That's my story, and I'm sticking to it!


----------



## ThreeLittleBirds (Jul 16, 2014)

I'm sticking with Denise's story too! 

But it truly does make sense.

Question: If you can book any day of the week w/ Staroptions, does this open the possibility of adding a midweek check in day for II reservations? I would love a Wednesday check in (airfare-wise)


----------



## SmithOp (Jul 16, 2014)

So if Denise's theory is correct, there should be a lot of availability at East Coast SW resorts for Starwood to bulk bank.


----------



## DeniseM (Jul 16, 2014)

SmithOp said:


> So if Denise's theory is correct, there should be a lot of availability at East Coast SW resorts for Starwood to bulk bank.



Starwood has 100% control over what is deposited - so no.  Just because I "designate my week for exchange," doesn't mean that Starwood will deposit it.

Look at it this way.  If I deposit my ocean front unit at at WKORV, do you think Starwood deposits it?  Huh Uh - they deposit an August week at SDO.


----------



## Chrispee (Jul 17, 2014)

I always assumed that if someone deposited a certain Starwood resort unit, then Starwood would have to deposit that same resort and unit size but they got to pick the week.  It seems grossly unfair that Starwood gets to put in whatever unit they want!  What is their motivation to put in any Hawaii weeks at all?


----------



## DeniseM (Jul 17, 2014)

Chrispee said:


> I always assumed that if someone deposited a certain Starwood resort unit, then Starwood would have to deposit that same resort and unit size but they got to pick the week.  It seems grossly unfair that Starwood gets to put in whatever unit they want!  What is their motivation to put in any Hawaii weeks at all?
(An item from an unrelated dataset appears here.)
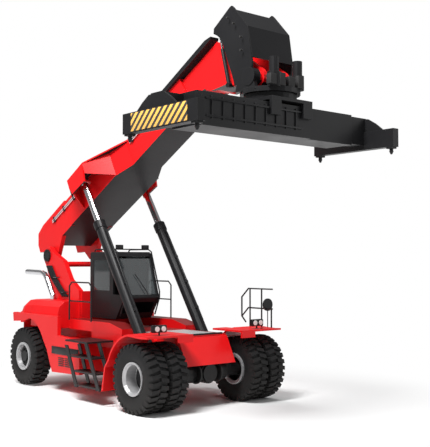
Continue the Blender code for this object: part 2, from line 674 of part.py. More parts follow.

It's not fair - but that's the way it is - Starwood wrote the rules to benefit THEM.

They bulk space-bank off-season weeks that they don't think they will need for owner reservations.


----------



## LisaRex (Jul 17, 2014)

Chrispee said:


> I always assumed that if someone deposited a certain Starwood resort unit, then Starwood would have to deposit that same resort and unit size but they got to pick the week.  It seems grossly unfair that Starwood gets to put in whatever unit they want!  What is their motivation to put in any Hawaii weeks at all?



Honestly, we have no idea what Starwood and II have agreed upon. But it stands to reason that if an owner surrenders their 2 bdrm platinum WKORV unit for an II exchange, Starwood must deposit a 2 bdrm platinum WKORV unit into II.  However, since Starwood coded weeks 1-50 as "platinum" in Hawaii, that gives them a great deal of latitude about what weeks to actually deposit.  After all, May and November are still platinum weeks. 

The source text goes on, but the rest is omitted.